Do this -
From the data that follows, print exactly the lines starting at the one containing "zip(*points))), Vector(map(max, zip(*points)))" and ending at the one containing "obj.parent = empty"; include both of them and nothing more.

========================================

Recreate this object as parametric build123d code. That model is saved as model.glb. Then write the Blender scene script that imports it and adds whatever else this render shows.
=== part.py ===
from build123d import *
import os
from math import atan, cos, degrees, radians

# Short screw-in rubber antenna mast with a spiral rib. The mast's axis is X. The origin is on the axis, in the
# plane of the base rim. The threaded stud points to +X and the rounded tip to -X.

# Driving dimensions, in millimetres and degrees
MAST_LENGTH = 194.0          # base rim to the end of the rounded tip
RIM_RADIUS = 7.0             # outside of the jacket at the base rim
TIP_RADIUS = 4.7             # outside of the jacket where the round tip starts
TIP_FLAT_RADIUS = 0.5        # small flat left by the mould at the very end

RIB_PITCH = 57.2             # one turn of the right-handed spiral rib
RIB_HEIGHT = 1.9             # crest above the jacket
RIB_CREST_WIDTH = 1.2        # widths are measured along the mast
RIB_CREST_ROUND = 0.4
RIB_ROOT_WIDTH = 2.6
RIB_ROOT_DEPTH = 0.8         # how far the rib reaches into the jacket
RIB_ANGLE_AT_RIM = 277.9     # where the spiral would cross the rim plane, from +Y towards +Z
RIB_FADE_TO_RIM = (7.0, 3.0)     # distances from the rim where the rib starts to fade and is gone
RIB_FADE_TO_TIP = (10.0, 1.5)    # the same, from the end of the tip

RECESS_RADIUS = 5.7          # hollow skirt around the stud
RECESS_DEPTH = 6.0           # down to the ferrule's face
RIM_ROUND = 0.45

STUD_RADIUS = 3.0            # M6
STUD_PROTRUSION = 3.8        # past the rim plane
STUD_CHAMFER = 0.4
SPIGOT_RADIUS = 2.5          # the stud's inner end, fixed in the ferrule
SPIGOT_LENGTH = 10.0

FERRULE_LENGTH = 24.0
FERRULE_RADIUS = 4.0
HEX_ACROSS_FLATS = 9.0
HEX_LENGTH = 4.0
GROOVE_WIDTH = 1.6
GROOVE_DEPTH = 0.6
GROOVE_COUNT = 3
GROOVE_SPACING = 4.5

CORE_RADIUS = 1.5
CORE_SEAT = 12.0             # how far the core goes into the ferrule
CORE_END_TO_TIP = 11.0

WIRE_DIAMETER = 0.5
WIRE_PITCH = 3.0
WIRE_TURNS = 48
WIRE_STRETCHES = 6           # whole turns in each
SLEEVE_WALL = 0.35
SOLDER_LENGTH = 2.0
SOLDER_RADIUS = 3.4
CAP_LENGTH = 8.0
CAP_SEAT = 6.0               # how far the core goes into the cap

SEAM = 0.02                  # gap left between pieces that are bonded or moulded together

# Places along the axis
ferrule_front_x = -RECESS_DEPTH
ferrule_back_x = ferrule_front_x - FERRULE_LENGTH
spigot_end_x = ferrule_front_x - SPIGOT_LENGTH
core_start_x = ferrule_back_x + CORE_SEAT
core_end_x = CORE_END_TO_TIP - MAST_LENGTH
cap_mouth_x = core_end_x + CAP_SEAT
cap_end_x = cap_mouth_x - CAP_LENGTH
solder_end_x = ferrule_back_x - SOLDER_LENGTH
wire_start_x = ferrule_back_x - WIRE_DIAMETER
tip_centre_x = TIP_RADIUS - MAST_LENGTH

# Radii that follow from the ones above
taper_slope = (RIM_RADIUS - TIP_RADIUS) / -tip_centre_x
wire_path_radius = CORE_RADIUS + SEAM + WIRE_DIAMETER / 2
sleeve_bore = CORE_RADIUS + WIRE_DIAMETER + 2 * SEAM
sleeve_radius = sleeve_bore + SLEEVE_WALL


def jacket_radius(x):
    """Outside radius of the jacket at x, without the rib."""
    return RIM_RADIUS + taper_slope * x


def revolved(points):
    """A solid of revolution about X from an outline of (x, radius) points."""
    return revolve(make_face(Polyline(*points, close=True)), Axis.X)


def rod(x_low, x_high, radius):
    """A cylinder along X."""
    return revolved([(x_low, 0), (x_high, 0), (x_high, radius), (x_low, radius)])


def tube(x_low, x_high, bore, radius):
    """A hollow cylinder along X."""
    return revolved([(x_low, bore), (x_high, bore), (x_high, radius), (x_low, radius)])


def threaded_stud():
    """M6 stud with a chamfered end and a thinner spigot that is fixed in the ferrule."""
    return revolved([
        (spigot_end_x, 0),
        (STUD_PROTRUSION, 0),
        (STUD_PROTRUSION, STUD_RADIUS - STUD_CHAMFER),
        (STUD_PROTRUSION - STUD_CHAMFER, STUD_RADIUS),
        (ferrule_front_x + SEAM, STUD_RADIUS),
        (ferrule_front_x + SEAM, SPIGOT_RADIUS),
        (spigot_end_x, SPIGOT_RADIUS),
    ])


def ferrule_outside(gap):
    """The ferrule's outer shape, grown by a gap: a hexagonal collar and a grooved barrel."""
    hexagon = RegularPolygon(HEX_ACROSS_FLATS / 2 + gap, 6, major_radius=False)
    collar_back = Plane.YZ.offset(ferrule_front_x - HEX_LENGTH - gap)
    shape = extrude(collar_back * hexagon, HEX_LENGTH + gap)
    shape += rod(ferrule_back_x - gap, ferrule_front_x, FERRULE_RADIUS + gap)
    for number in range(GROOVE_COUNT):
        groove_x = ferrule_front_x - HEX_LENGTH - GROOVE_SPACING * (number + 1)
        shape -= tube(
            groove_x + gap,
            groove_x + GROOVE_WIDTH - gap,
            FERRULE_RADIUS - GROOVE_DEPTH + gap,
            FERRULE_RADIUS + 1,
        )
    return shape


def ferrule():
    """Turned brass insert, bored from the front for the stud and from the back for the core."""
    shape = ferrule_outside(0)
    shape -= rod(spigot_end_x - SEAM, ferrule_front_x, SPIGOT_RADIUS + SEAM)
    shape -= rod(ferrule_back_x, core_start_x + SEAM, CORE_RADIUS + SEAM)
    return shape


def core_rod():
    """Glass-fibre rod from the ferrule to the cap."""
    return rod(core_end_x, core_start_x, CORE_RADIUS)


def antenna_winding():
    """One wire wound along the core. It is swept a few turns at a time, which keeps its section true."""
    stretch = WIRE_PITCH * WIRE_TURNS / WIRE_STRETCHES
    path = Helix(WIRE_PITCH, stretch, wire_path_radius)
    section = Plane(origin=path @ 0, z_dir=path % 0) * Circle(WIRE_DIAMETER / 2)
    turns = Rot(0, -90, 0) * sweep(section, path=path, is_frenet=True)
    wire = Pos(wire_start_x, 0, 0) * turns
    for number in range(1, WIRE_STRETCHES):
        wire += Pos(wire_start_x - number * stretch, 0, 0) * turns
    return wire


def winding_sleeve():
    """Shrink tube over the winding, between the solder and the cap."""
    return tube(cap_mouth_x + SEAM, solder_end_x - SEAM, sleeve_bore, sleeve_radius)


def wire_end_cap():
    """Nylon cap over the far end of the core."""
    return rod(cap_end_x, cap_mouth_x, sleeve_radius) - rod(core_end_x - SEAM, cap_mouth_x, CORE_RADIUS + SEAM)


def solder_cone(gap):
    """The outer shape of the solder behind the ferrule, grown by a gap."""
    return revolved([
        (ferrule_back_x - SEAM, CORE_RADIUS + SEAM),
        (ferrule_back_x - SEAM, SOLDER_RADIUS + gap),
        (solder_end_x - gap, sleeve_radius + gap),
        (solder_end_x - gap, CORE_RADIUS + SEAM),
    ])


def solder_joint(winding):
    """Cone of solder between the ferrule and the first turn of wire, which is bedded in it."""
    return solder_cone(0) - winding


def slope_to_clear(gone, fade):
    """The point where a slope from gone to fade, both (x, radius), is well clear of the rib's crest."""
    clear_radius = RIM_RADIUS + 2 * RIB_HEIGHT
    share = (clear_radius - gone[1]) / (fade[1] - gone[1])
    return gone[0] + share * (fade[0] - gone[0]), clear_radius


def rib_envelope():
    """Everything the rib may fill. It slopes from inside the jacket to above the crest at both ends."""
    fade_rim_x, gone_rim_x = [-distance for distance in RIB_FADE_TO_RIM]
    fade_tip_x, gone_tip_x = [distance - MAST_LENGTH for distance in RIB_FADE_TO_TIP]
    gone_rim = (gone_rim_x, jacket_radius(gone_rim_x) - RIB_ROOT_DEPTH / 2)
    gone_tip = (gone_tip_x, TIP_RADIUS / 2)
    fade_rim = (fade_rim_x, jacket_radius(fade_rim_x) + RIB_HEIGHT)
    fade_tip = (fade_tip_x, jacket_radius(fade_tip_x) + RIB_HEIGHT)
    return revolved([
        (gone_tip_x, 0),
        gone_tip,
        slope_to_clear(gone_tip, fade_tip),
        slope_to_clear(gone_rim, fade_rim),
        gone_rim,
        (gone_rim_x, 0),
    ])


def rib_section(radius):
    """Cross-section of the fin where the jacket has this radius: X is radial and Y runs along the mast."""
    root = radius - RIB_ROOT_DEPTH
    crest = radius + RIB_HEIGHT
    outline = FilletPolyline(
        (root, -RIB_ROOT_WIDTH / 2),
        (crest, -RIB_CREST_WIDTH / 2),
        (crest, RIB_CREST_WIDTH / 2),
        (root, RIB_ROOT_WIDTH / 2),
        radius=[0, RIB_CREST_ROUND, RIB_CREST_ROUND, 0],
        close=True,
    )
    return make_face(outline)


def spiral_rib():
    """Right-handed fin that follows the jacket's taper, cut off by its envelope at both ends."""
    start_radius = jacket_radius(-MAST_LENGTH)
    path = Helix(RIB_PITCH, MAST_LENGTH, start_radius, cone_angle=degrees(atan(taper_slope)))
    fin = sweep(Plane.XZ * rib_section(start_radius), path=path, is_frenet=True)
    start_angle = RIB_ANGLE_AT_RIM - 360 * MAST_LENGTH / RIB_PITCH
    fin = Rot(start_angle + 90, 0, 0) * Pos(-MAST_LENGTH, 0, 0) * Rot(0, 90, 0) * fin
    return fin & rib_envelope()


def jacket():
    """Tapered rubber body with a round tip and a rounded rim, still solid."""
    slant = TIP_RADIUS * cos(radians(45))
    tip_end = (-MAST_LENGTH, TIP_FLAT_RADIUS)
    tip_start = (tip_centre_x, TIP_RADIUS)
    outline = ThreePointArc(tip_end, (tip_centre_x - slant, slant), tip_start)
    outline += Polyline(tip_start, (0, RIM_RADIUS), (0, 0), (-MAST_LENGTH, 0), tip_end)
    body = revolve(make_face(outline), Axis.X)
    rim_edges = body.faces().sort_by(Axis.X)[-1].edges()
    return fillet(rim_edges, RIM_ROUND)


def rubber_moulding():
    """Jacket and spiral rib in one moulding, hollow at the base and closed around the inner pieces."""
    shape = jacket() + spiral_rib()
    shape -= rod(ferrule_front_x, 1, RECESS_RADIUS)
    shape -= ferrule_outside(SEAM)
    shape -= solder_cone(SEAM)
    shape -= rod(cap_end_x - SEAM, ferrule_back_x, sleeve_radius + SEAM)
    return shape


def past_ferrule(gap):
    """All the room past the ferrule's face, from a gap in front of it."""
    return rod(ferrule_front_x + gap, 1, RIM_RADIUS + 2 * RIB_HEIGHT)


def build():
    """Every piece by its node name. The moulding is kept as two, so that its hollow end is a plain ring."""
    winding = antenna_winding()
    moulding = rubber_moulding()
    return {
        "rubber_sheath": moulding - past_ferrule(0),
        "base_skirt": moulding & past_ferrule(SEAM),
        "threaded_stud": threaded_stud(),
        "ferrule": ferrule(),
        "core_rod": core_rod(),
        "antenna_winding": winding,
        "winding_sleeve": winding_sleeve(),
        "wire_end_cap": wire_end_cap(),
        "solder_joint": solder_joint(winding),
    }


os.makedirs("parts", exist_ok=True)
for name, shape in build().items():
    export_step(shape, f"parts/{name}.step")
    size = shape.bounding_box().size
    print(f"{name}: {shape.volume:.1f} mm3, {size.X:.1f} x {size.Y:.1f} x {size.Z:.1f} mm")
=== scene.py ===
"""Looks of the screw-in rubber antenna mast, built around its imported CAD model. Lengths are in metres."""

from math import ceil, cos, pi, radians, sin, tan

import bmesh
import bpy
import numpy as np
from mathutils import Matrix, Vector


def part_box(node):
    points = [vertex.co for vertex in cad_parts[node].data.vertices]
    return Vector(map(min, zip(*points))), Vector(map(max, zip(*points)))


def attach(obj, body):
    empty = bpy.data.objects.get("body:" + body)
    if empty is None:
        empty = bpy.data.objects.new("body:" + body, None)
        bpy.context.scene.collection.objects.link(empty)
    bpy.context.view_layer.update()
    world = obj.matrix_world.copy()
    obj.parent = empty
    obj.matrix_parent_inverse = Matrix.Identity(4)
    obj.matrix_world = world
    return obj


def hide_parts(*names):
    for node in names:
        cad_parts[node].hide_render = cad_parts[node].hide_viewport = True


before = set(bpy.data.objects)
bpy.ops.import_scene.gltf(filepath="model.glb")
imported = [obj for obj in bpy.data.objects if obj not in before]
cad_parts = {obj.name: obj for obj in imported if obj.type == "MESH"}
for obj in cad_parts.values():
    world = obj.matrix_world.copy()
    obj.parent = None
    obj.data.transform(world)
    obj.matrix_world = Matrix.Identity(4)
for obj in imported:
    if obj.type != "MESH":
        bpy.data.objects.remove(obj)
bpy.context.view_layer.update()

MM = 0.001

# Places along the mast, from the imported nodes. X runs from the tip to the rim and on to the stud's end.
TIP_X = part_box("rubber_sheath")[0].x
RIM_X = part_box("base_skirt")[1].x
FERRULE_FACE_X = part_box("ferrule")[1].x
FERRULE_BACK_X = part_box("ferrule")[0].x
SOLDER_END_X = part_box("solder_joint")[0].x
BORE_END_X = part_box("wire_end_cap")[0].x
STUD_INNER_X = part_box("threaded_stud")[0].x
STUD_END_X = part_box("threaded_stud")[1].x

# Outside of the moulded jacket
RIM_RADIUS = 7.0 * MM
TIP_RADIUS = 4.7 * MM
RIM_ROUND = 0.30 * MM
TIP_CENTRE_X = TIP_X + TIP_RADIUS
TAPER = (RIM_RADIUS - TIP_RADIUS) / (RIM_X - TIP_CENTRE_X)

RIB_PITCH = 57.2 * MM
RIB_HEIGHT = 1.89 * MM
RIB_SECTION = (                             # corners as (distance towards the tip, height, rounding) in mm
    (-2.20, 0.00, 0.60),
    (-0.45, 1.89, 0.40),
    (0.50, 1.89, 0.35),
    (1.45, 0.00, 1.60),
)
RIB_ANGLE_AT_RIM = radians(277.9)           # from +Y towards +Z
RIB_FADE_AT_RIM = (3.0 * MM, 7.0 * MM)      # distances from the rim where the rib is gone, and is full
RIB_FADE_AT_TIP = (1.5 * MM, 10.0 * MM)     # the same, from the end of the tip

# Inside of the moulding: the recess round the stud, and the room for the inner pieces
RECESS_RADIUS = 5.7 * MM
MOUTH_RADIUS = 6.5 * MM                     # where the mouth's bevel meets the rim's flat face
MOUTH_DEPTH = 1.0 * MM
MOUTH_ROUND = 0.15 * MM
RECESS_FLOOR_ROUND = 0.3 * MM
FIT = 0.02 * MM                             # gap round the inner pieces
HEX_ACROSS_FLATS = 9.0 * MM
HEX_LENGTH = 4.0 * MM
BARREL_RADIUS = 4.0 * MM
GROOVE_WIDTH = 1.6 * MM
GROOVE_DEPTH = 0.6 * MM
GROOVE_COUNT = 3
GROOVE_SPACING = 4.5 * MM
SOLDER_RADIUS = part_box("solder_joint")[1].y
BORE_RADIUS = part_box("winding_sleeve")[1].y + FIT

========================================

The solution -
    return Vector(map(min, zip(*points))), Vector(map(max, zip(*points)))


def attach(obj, body):
    empty = bpy.data.objects.get("body:" + body)
    if empty is None:
        empty = bpy.data.objects.new("body:" + body, None)
        bpy.context.scene.collection.objects.link(empty)
    bpy.context.view_layer.update()
    world = obj.matrix_world.copy()
    obj.parent = empty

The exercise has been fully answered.